Some may declare it an outrage that a Grade II* listed building, designed by Decimus Burton, should be carbuncled with a kind of Mr Whippy splodge minus the Flake bar. And not a few architectural aficionados will wince and murmur: "Designer chic." It's true that the curves of the Sackler's glass walls seem almost too perfect. And true that the silicone-coated cloth on the underside of the roof is stitched and tailored as beautifully as a lady's shirt from Anne Fontaine in Sloane Street and that the five sinuous columns supporting the roof look a bit like hollowed-out Prada high heels.
But the default connection between Zaha Hadid and all things fashionable is not entirely relevant here. Indeed, the extension is the latest of two pieces of new London architecture in the past year that have added something absolutely modern to historically important buildings, without upstaging them. The vast wave-form canopy over the new concourse at King's Cross station, designed by John McAslan + Partners, is the other example. Both stop safely short of being wow-factor eye-cons, and interventions of this design quality show how historic buildings, regardless of scale, can retain their historic character, yet reach forward ingeniously into the 21st century.
The changes at the gunpowder magazine have been quite simple. Gallery spaces have been created by roofing the gap between the original storage building and the additional single- storey protective facade around it, and Hadid and her historic buildings consultant Liam O'Connor have added a deliberately plain office segment along its northern side. The magazine, an encyclopaedia of 18 different brick types, remains much as it was in the early 19th century. According to the historian, Leo Hollis, a certain Mr Walter, armed with a sparkless copper shovel, tended the gunpowder packed into the church-like chambers. These are now two highly atmospheric central gallery spaces, with a rectangle of four longer spaces around them.
The creation of the new gallery was not simply about the Serpentine's ability to raise money, which in this case, depended primarily on the generosity of the Sackler Foundation, with significant further funding from Bloomberg and other donors. Originally encouraged by the Serpentine's chairman, Lord Palumbo, Peyton-Jones and Obrist were off the blocks quickly when, in 2009, the Royal Parks advertised the availability of a 25-year lease on the old gunpowder magazine. And those competing for it had to submit detailed proposals, plus confirmed funding, within four months.

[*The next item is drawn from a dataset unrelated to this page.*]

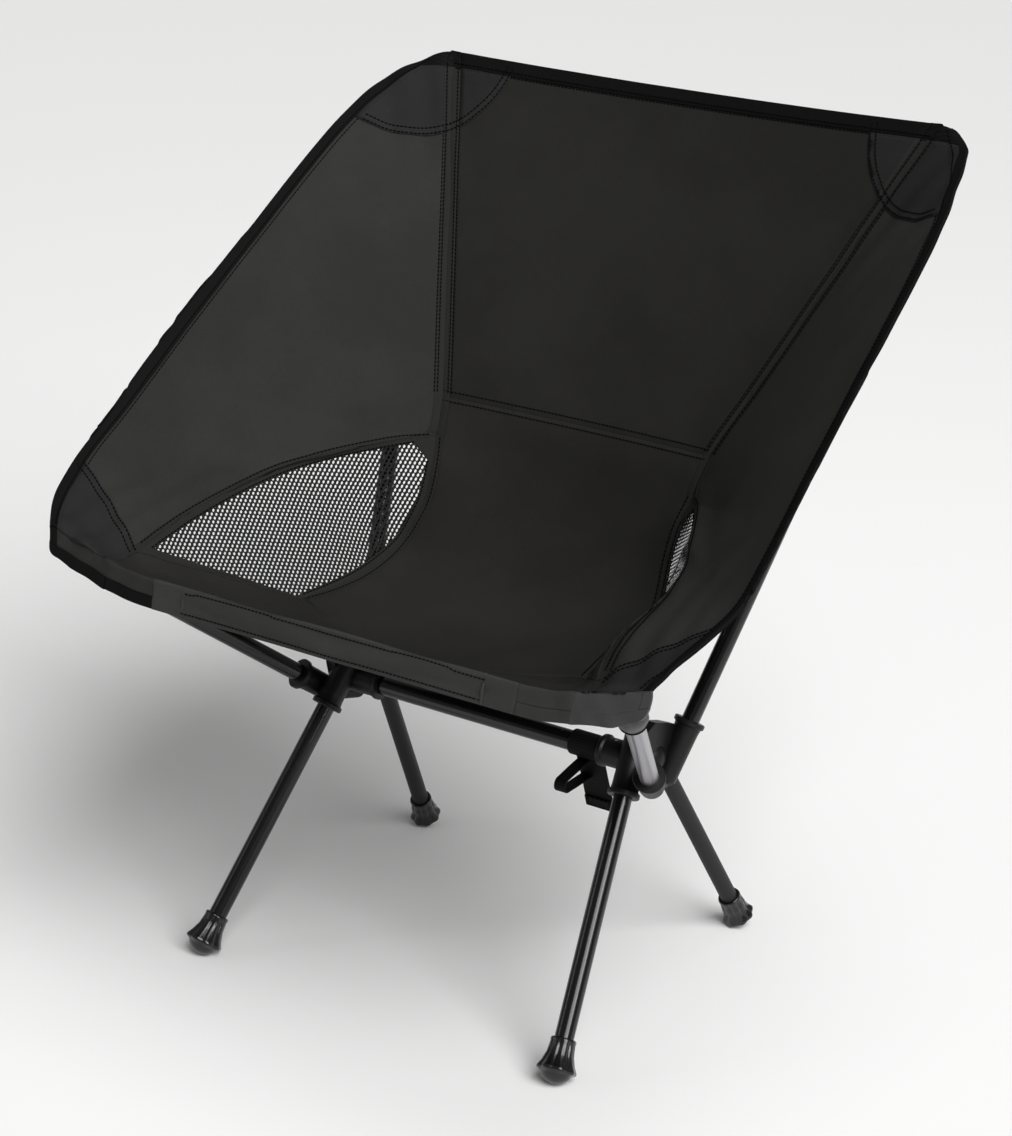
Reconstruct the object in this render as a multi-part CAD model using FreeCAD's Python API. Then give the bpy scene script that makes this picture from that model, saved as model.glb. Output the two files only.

"It was like a thriller," recalls Peyton-Jones. "We hadn't really investigated the building. The site was completely overgrown. You saw only the main facade. There was a pretty little meadow in front of it, and one Italian urn which the Royal Parks didn't seem to want. It was a fascinating process, because we knew the licence was a once in a lifetime opportunity.
"And it was by no means a foregone conclusion that we would get it. Actually, we were at a disadvantage: we already had one building in the park, and some people couldn't see why we should get another. But what we have here now is absolutely Zaha's concept from day one. And it isn't just about galleries, it was about creating social space, and supporting the parkland setting."
By Hadid's standards, the new extension is remarkably deferential to its context. As Obrist points out, the new structure has very little sense of weight; the roof is linked to the historic west facade in a very refined way; and the quality of internal light, and the inside-outside ambience, is calm and refreshing.
And so, Hadid's original concept sketch – as languid and serpentine as a squiggle of Golden Syrup – has come to life in a setting where Queen Caroline once hoped to create an ultra-grand landscape to rival the gardens of Versailles in the early 19th century. There is certainly nothing grand or blingtastic about the transformation and extension of the old magazine. The ghost of Mr Walter, shuffling around cautiously in his gunpowder-caked stockings, would still recognise his old haunt – but he might be stunned by the first exhibit in the Sackler's opening show, by Adrián Villar Rojas.
It's an almost life-size concrete elephant kneeling painfully under the weight of a massive cast of the historic architrave across the building's main façade. A few steps away, Zaha Hadid's billowing, finessed canopy makes much lighter work of history.